Record approved colour targets with X-Rite spectrophotometric readings and store them in your brand standards. If a print run falls outside tolerance, those measurements give you objective grounds to request a reprint at the supplier’s cost.

Frequently Asked Questions

What is an ICC profile in simple terms?

An ICC profile is a small data file that helps devices display or print colour accurately. It works as a translator between different screens, printers, and software. Without it, the same red can look warm on one monitor and cold on another.

Why do brand managers need ICC profiles for colour consistency?

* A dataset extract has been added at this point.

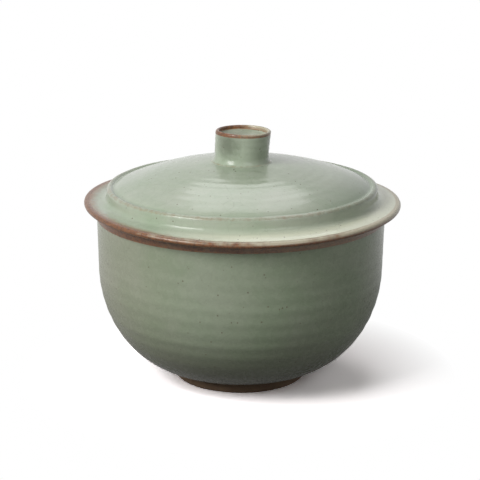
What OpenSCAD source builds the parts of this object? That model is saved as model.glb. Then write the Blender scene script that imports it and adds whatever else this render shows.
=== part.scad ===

Screens, printers, and presses interpret colour differently unless they share a reference point. ICC profiles create that common standard, so the red in your logo prints the same way it appears on screen. That consistency helps prevent costly reprints and keeps your brand colours steady across every format and supplier.

How do ICC profiles affect printed and digital brand assets?

Embed the correct ICC profile in every brand file before you send it to print or publish it digitally. Without a shared colour reference, the same red can look crimson on a printed brochure and orange on a monitor. A consistent profile helps each output device interpret your brand colours in the same way.

When should an ICC profile be embedded in a file?

Embed an ICC profile in any file that will be printed, shown on screen, or sent to an external supplier. Without one, colour management software cannot interpret colours correctly, and output will vary across devices. For print-ready PDFs and image assets leaving your studio, embedding is non-negotiable.

What can go wrong if ICC profiles are missing or incorrect?

Colour shifts of 10–30 Delta-E units are common when profiles are missing or mismatched, and that gap is visible to the naked eye. Reds print orange, skin tones look sallow, and brand colours fail to match across screen, proof, and press sheet.